__Written problem__. Line by line, reproduce exactly the beginning of the listing below, ending with the line that contains "face: A face of the merged mesh." and adding nothing.

---+---

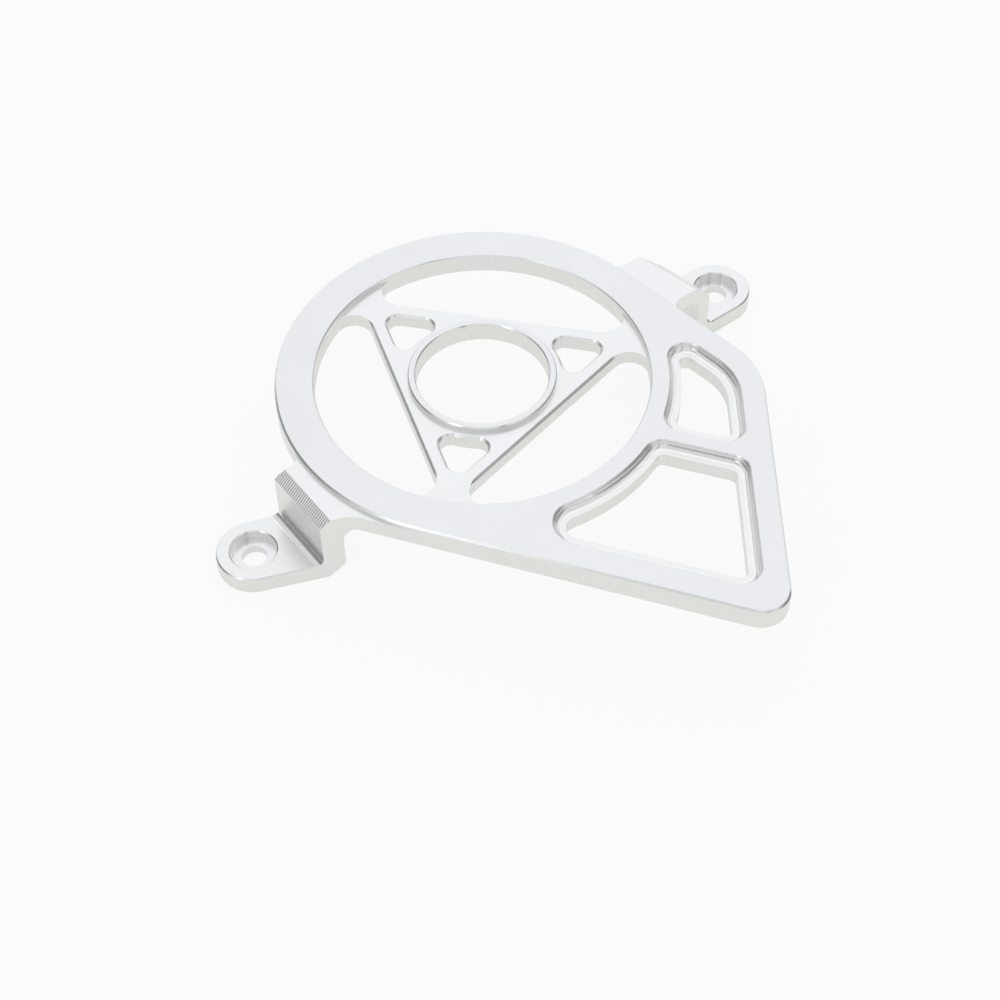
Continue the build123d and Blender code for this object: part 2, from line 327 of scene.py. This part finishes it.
@dataclass
class CoverBody:
    """The cover itself, the one piece of the object."""

    name: str = "cover_body"
    # How the solid's triangles are merged and shaded
    merge_distance: float = 0.002 * MM
    sharp_angle: float = radians(32)
    flat_weight: int = 85
    # Z of a face's normal when the face is level, upright or a 45 degree break, with its tolerance
    level: float = 0.999
    upright: float = 0.02
    broken: float = 0.7071
    broken_match: float = 0.01
    # Heights of the ring's top and the lugs' tops, and the break of the lugs' upper edges
    top: float = 23.5 * MM
    height_match: float = 0.1 * MM
    lug_top: float = 5.1 * MM
    lug_break: float = 0.35 * MM
    # The screws' place from the origin, and a radius just past a counterbore
    screw_reach: float = 77.7 * MM
    screw_angle: float = radians(36.6)
    counterbore: float = 6.5 * MM
    finishes: dict[Cut, AnodisedFinish] = field(default_factory=lambda: dict(FINISHES))

    def to_screw(self, point: Vector) -> float:
        """Measures how far a point lies from the nearer screw's axis.

        Args:
            point: Any point.

        Returns:
            The distance in plan.
        """
        screw = Vector((cos(self.screw_angle), sin(self.screw_angle))) * self.screw_reach
        return min((point.xy - screw).length, (point.xy + screw).length)

    def cut_of(self, face: bmesh.types.BMFace) -> Cut:
        """Tells which cut made a face.

        Args:
            face: A face of the merged mesh.

        Returns:
            The kind of cut, from the way that the face looks and from its height.
        """
        up = face.normal.z
        if up < -self.level:
            return Cut.BELOW
        middle = face.calc_center_median()
        if up > self.level:
            at_top = abs(middle.z - self.top) < self.height_match
            return Cut.FACE if at_top else Cut.STEP
        if abs(up) < self.upright:
            in_bore = middle.z < self.lug_top and self.to_screw(middle) < self.counterbore
            return Cut.BORE if in_bore else Cut.WALL
        if abs(up - self.broken) < self.broken_match:
            return Cut.BREAK
        return Cut.COVE

    def lug_edges(self, work: bmesh.types.BMesh) -> list[bmesh.types.BMEdge]:
        """Finds the upper outline of both lugs, without the counterbores.

        Args:
            work: The merged mesh.

        Returns:
            The edges between a lug's top and its side.
        """
        found = []
        for edge in work.edges:
            if any(abs(vertex.co.z - self.lug_top) > self.merge_distance for vertex in edge.verts):
                continue
            cuts = {self.cut_of(face) for face in edge.link_faces}
            middle = (edge.verts[0].co + edge.verts[1].co) / 2
            if cuts == {Cut.STEP, Cut.WALL} and self.to_screw(middle) > self.counterbore:
                found.append(edge)
        return found

    def mesh(self) -> bpy.types.Mesh:
        """Builds the piece's mesh from the solid's: merged, with round cuts smooth and edges sharp.

        Returns:
            The mesh, with a material number for each face's cut.
        """
        cuts = list(self.finishes)
        work = bmesh.new()
        work.from_mesh(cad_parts[NODE].data)
        bmesh.ops.remove_doubles(work, verts=work.verts, dist=self.merge_distance)
        work.normal_update()
        bmesh.ops.bevel(
            work,
            geom=self.lug_edges(work),
            offset=self.lug_break,
            offset_type="OFFSET",
            segments=1,
            profile=0.5,
            affect="EDGES",
        )
        work.normal_update()
        work.verts.index_update()
        points = [vertex.co.copy() for vertex in work.verts]
        faces = [[vertex.index for vertex in face.verts] for face in work.faces]
        numbers = [cuts.index(self.cut_of(face)) for face in work.faces]
        work.free()
        made = bpy.data.meshes.new(self.name)
        made.from_pydata(points, [], faces)
        made.polygons.foreach_set("material_index", numbers)
        made.polygons.foreach_set("use_smooth", [True] * len(faces))
        made.set_sharp_from_angle(angle=self.sharp_angle)
        made.update()
        return made

    def flattened(self, piece: bpy.types.Object) -> bpy.types.Mesh:
        """Gives flat faces their own flat shading where a round cut runs into them.

        Args:
            piece: The object that holds the merged mesh.

        Returns:
            A plain mesh with the shading kept in it.
        """
        weighted = piece.modifiers.new("flat_first", "WEIGHTED_NORMAL")
        weighted.keep_sharp = True
        weighted.weight = self.flat_weight
        ready = piece.evaluated_get(bpy.context.evaluated_depsgraph_get())
        made = bpy.data.meshes.new_from_object(ready)
        piece.modifiers.remove(weighted)
        return made

    def build(self) -> bpy.types.Object:
        """Builds and dresses the piece, and puts it in the solid's place.

        Returns:
            The finished piece.
        """
        piece = add_object(self.name, self.mesh())
        for finish in self.finishes.values():
            piece.data.materials.append(finish.material())
        piece.data = self.flattened(piece)
        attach(piece, BODY)
        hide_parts(NODE)
        return piece


@dataclass(frozen=True)
class LightStep:
    """A smooth change of the tent's light from one level to another, over a span of directions."""

    start: float
    end: float
    before: float
    after: float


@dataclass(frozen=True)
class SoftBox:
    """A square soft box, with its place and side in metres and its power in watts."""

    name: str
    place: tuple[float, float, float]
    side: float
    power: float


@dataclass
class Studio:
    """Camera, pale floor and soft light round the object."""

    # Camera: its angles, its sensor and lens in millimetres, and its place
    elevation: float = radians(50.712)
    roll: float = radians(-0.644)
    sensor: float = 36.0
    lens: float = 68.146
    eye: tuple[float, float, float] = (0.32 * MM, -341.18 * MM, 384.34 * MM)
    # Floor: half its side, its colour, and how white it shows to the camera and to shiny surfaces
    floor_half: float = 0.4
    floor_colour: str = "F4F4F3"
    floor_seen: float = 0.88
    floor_mirrored: float = 0.56
    # Tent: its strength, and how it dims at the horizon, at both sides and along the seams
    sky_strength: float = 0.76
    horizon: LightStep = LightStep(start=0.0, end=0.1, before=0.35, after=1.0)
    sides: LightStep = LightStep(start=0.72, end=0.95, before=1.0, after=0.35)
    seam_place: float = 0.38
    seam: LightStep = LightStep(start=0.0, end=0.08, before=0.3, after=1.0)
    soft_boxes: tuple[SoftBox, ...] = (
        SoftBox(name="back_soft_box", place=(0.2, 0.8, 1.4), side=2.0, power=3.4),
        SoftBox(name="front_left_soft_box", place=(-0.8, -1.0, 0.95), side=0.5, power=0.5),
    )

    def camera(self) -> bpy.types.Object:
        """Places the camera at the photograph's angle.

        Returns:
            The camera object, which is also the scene's camera.
        """
        data = bpy.data.cameras.new("camera")
        data.sensor_width = self.sensor
        data.lens = self.lens
        camera = add_object("camera", data)
        tilted = Matrix.Rotation(RIGHT_ANGLE - self.elevation, MATRIX_SIZE, "X")
        turned = tilted @ Matrix.Rotation(self.roll, MATRIX_SIZE, "Z")
        camera.matrix_world = Matrix.Translation(Vector(self.eye)) @ turned
        bpy.context.scene.camera = camera
        return camera

    def floor(self) -> bpy.types.Object:
        """Makes the floor under the lugs.

        Returns:
            The floor.
        """
        half = self.floor_half
        data = bpy.data.meshes.new("floor")
        corners = [(-half, -half, 0), (half, -half, 0), (half, half, 0), (-half, half, 0)]
        data.from_pydata(corners, [], [(0, 1, 2, 3)])
        floor = add_object("floor", data)
        data.materials.append(self.floor_material())
        return floor

    def floor_material(self) -> bpy.types.Material:
        """Makes matt white paper that shows nearly white to the camera and keeps a soft shadow.

        Returns:
            The material.
        """
        made = bpy.data.materials.new("white_paper_floor")
        made.use_nodes = True
        tree = made.node_tree
        tree.nodes.clear()
        paper = add_node(
            tree, "ShaderNodeBsdfDiffuse", {}, {"Color": to_linear(self.floor_colour)}
        ).outputs["BSDF"]
        white = add_node(tree, "ShaderNodeEmission", {}, {"Strength": 1.0}).outputs["Emission"]
        path = add_node(tree, "ShaderNodeLightPath")
        mirrored = add_node(
            tree,
            "ShaderNodeMath",
            {"operation": "MULTIPLY"},
            {0: path.outputs["Is Glossy Ray"], 1: self.floor_mirrored},
        ).outputs["Value"]
        seen = add_node(
            tree,
            "ShaderNodeMath",
            {"operation": "MULTIPLY_ADD"},
            {0: path.outputs["Is Camera Ray"], 1: self.floor_seen, 2: mirrored},
        ).outputs["Value"]
        shown = add_node(tree, "ShaderNodeMixShader", {}, {0: seen, 1: paper, 2: white})
        add_node(tree, "ShaderNodeOutputMaterial", {}, {"Surface": shown.outputs["Shader"]})
        return made

    def sky(self) -> None:
        """Lights the scene from all round, as a soft tent does.

        It is bright above and dimmer at both sides, with a dark line at the horizon and a soft dark
        seam to each side of the panel overhead. Smooth coves mirror those as thin bands.
        """
        world = bpy.data.worlds.new("studio_tent")
        bpy.context.scene.world = world
        world.use_nodes = True
        tree = world.node_tree
        tree.nodes.clear()

        # How far a direction looks sideways, and how far it is from a seam
        direction = add_node(tree, "ShaderNodeTexCoord").outputs["Generated"]
        parts = add_node(tree, "ShaderNodeSeparateXYZ", {}, {"Vector": direction})
        sideways = add_node(
            tree, "ShaderNodeMath", {"operation": "ABSOLUTE"}, {0: parts.outputs["X"]}
        ).outputs["Value"]
        past_seam = add_node(
            tree, "ShaderNodeMath", {"operation": "SUBTRACT"}, {0: sideways, 1: self.seam_place}
        ).outputs["Value"]
        from_seam = add_node(
            tree, "ShaderNodeMath", {"operation": "ABSOLUTE"}, {0: past_seam}
        ).outputs["Value"]

        # The light's level, one smooth step after the other
        level = self.sky_strength
        for value, step in (
            (parts.outputs["Z"], self.horizon),
            (sideways, self.sides),
            (from_seam, self.seam),
        ):
            share = add_node(
                tree,
                "ShaderNodeMapRange",
                {"interpolation_type": "SMOOTHSTEP"},
                {
                    "Value": value,
                    "From Min": step.start,
                    "From Max": step.end,
                    "To Min": step.before,
                    "To Max": step.after,
                },
            ).outputs["Result"]
            level = add_node(
                tree, "ShaderNodeMath", {"operation": "MULTIPLY"}, {0: share, 1: level}
            ).outputs["Value"]

        # The camera itself sees plain white
        light = add_node(tree, "ShaderNodeBackground", {}, {"Color": WHITE, "Strength": level})
        seen = add_node(tree, "ShaderNodeBackground", {}, {"Color": WHITE, "Strength": 1.0})
        path = add_node(tree, "ShaderNodeLightPath")
        shown = add_node(
            tree,
            "ShaderNodeMixShader",
            {},
            {
                0: path.outputs["Is Camera Ray"],
                1: light.outputs["Background"],
                2: seen.outputs["Background"],
            },
        )
        add_node(tree, "ShaderNodeOutputWorld", {}, {"Surface": shown.outputs["Shader"]})

    def lamp(self, box: SoftBox) -> bpy.types.Object:
        """Hangs a soft box that faces the object.

        Args:
            box: The soft box.

        Returns:
            The lamp object.
        """
        data = bpy.data.lights.new(box.name, "AREA")
        data.shape = "SQUARE"
        data.size = box.side
        data.energy = box.power
        lamp = add_object(box.name, data)
        place = Vector(box.place)
        lamp.location = place
        lamp.rotation_euler = (-place).to_track_quat("-Z", "Y").to_euler()
        return lamp

    def build(self) -> None:
        """Sets up the camera, the floor, the sky and the lamps."""
        bpy.context.scene.view_settings.view_transform = "Standard"
        self.camera()
        self.floor()
        self.sky()
        for box in self.soft_boxes:
            self.lamp(box)


def main() -> None:
    """Builds the object and its studio."""
    logging.basicConfig(level=logging.INFO, format="%(name)s: %(message)s")
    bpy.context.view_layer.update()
    piece = CoverBody().build()
    log.info("%s: %d faces, %d finishes", piece.name, len(piece.data.polygons), len(FINISHES))
    Studio().build()
    log.info("studio ready")


if __name__ == "__main__":
    main()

---+---

__Finished answer__.
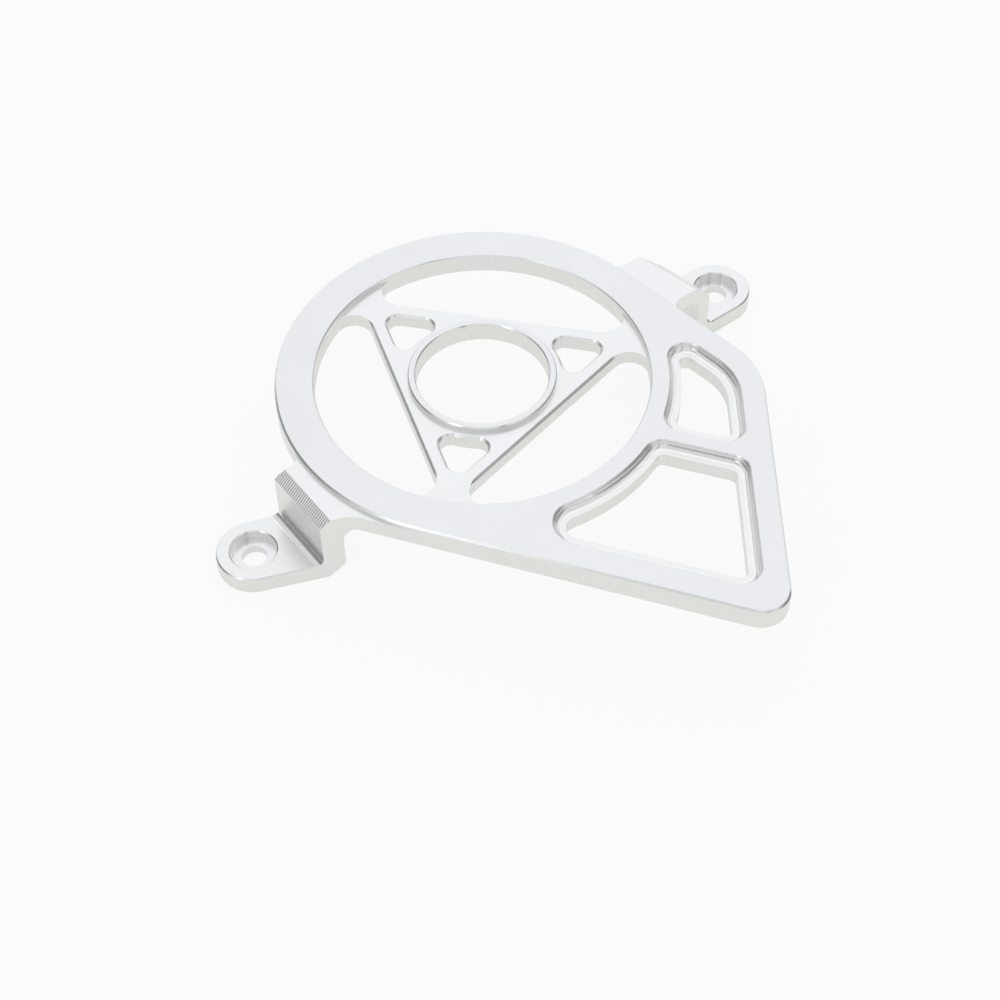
Continue the build123d and Blender code for this object: part 2, from line 327 of scene.py. This part finishes it.
@dataclass
class CoverBody:
    """The cover itself, the one piece of the object."""

    name: str = "cover_body"
    # How the solid's triangles are merged and shaded
    merge_distance: float = 0.002 * MM
    sharp_angle: float = radians(32)
    flat_weight: int = 85
    # Z of a face's normal when the face is level, upright or a 45 degree break, with its tolerance
    level: float = 0.999
    upright: float = 0.02
    broken: float = 0.7071
    broken_match: float = 0.01
    # Heights of the ring's top and the lugs' tops, and the break of the lugs' upper edges
    top: float = 23.5 * MM
    height_match: float = 0.1 * MM
    lug_top: float = 5.1 * MM
    lug_break: float = 0.35 * MM
    # The screws' place from the origin, and a radius just past a counterbore
    screw_reach: float = 77.7 * MM
    screw_angle: float = radians(36.6)
    counterbore: float = 6.5 * MM
    finishes: dict[Cut, AnodisedFinish] = field(default_factory=lambda: dict(FINISHES))

    def to_screw(self, point: Vector) -> float:
        """Measures how far a point lies from the nearer screw's axis.

        Args:
            point: Any point.

        Returns:
            The distance in plan.
        """
        screw = Vector((cos(self.screw_angle), sin(self.screw_angle))) * self.screw_reach
        return min((point.xy - screw).length, (point.xy + screw).length)

    def cut_of(self, face: bmesh.types.BMFace) -> Cut:
        """Tells which cut made a face.

        Args:
            face: A face of the merged mesh.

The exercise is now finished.